═════ AVAILABLE DATA ═════

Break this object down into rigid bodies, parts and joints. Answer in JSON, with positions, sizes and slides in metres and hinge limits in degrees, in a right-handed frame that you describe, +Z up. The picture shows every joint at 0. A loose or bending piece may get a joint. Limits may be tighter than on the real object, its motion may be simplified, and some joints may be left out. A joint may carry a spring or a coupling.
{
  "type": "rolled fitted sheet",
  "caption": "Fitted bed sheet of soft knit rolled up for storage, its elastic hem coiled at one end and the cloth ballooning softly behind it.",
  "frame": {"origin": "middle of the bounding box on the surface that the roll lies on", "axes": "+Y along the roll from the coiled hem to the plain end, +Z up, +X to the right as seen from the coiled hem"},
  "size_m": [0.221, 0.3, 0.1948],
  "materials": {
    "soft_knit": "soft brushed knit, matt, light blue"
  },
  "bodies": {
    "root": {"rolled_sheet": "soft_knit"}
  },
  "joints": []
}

═════

[SET EXERCISE] Filter out all lines lacking the word "frame" and copy the rest.

[RESULT OF THIS TASK]
Break this object down into rigid bodies, parts and joints. Answer in JSON, with positions, sizes and slides in metres and hinge limits in degrees, in a right-handed frame that you describe, +Z up. The picture shows every joint at 0. A loose or bending piece may get a joint. Limits may be tighter than on the real object, its motion may be simplified, and some joints may be left out. A joint may carry a spring or a coupling.
  "frame": {"origin": "middle of the bounding box on the surface that the roll lies on", "axes": "+Y along the roll from the coiled hem to the plain end, +Z up, +X to the right as seen from the coiled hem"},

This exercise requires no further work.